A idéia pintou no ar e imediatamente, eu e Luiz Carlos fomos falar com Antonio Melo: aprender a tocar. Nesse exato momento, a banda funcionava numa sala, no Beco do Cisco, fundo da sede da UDN, - esta voltada para Praça da Matriz -, onde tivemos as primeiras lições. Ano: 1964.  Não sei exatamente quando, nem em que circunstância, um dia, tive acesso ao território da fechada sede da UDN, não me lembrando se foi por algum corredor que ligasse as duas áreas ou se foi em momento anterior a mudança do local de ensaio da banda do fundo [Beco do Cisco) para a frente [Praça da Matriz]. O certo é que guardei na memória, além da poeira no chão, ter visto duas mesas com caixas de sapatos, superlotadas de fotos 3x4, e, nas paredes da sede da UDN, numa sala retangular, um punhado de quadros, nos quais Euclides Paes Mendonça aparecia em todos, em diversas ocasiões e solenidades.

Eis, então, o ponto nevrálgico de tudo.

Euclides cultivava a fotografia, ou seja, dele próprio, procurando ser retratado em atos públicos, fotos que, tamanho, ao que imagino, 15x21, era colocado em uma moldura e passava a enfeitar as paredes da sede de seu partido. Muitas dessas fotos eu já conhecia, de jornadas anteriores, como, v. g., as reuniões ali durante a campanha eleitoral de 1962, quando Leandro Maciel foi derrotado por Seixas Dórea para o governo do Estado. Em algumas noites de movimentação, Euclides no comando, eu lá aparecia para observar. Os quadros se grudavam nas paredes, de um metro para cima, documentando a trajetória política de Euclides, uma senhora galeria de fotos, a vida de Euclides ali espelhada, levando ao seu lado a história da então atualidade de Itabaiana.

Nem antes dele, nem depois, nenhum outro chefe político de Itabaiana cultuou a foto como Euclides fazia.

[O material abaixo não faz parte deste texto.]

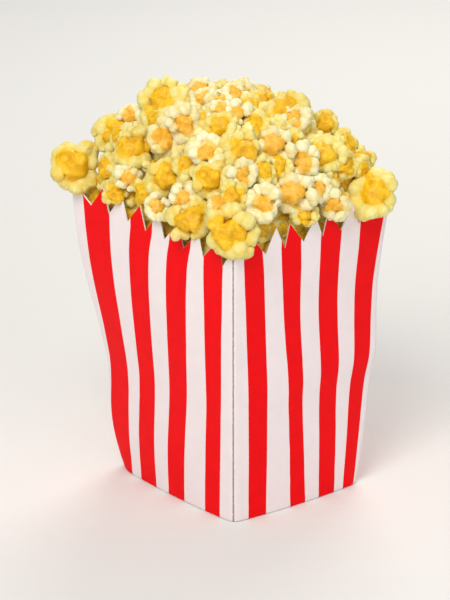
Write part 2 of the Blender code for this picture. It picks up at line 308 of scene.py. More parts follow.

O lado negativo é que todo aquele importante acervo desapareceu. A banda saiu do Beco do Cisco para a Praça da Matriz, e a sala retangular, que servia de sede da UDN local, habitou-se de músicos, nas terças e quintas, dias de ensaio da banda, e nos demais, para as aulas de solfejo. Os bancos da banda passaram de um lado para outro. Antonio Melo, que deve ter comandado a mudança, não está mais aqui para contar a história. Quando lá passei a frequentar para as aulas de solfejo e depois aulas de sopro na trompa. Com que marcaria minha estréia na banda, as fotos lá não estavam mais. Faltou-me a iniciativa de perguntar pelo seu paradeiro, omissão que a minha idade, à época, quatorze anos, serve de justificação. A morte de Euclides doía na mente dos udenistas, entre eles, Antonio Melo, inibindo os alunos - eu, de origem pessedista -, de mergulhar no assunto.   

Agora, no ano do centenário de nascimento de Euclides Paes Mendonça, esse documentário importante - que não existe mais - é um zero a esquerda, pelo desleixo que tiveram com o seu acervo fotográfico. Se foi jogado no lixo, se foram as fotos retiradas dos quadros e guardadas, se foram entregues a alguém da família, qual o destino dado, afinal, tudo se perde no tempo, no acervo extraviado, que faz falta, como uma das melhores características euclideanas, na sedimentação de seus passos na rápida caminhada pela história de Itabaiana.

É certo que ainda há fotos muitas de Euclides por ai, espalhadas ou reunidas , e neste último ramo, Rogério Barreto Santos conserva em seus arquivos um bocado delas -, como Euclides dançando, fazendo pose no Rio de Janeiro ao lado de comerciantes locais, em casa ao lado de Sinhá, em almoço com autoridades políticas e eclesiásticas, inclusive com Padre Artur acompanhando o Arcebispo D. Vicente Távora, Euclides no meio dos que comemoravam a vitória do Brasil na Copa do Mundo de 1958, entre outras. Mas, infelizmente, o seu acervo - Euclides nas caminhadas pro Jânio nas eleições presidenciais de 1960, segurando uma vassoura, Euclides a frente do palanque na Praça da Mariz ao lado de udenistas da primeira grandeza estadual, Euclides ao lado de Jânio, Leandro e Luiz Garcia e outras e outras fotos - se perdeu, foi para o lixo, ou, quem sabe lá, e oxalá, se encontre bem guarnecido em alguma casa de udenista saudoso, oxalá dez vezes.

A foto de Dorinha, pendurada na sede da UDN no início da década de cinquenta, debaixo de muito discurso, foi substituída pela imagem de Nossa Senhora da Conceição, padroeira da banda. As de Euclides, bom, desapareceram, e esse, justamente esse desaparecimento, que um tanto tardiamente, se reclama, representa, no fundo, uma segunda morte de Euclides, agora sob o trajo da perda da memória.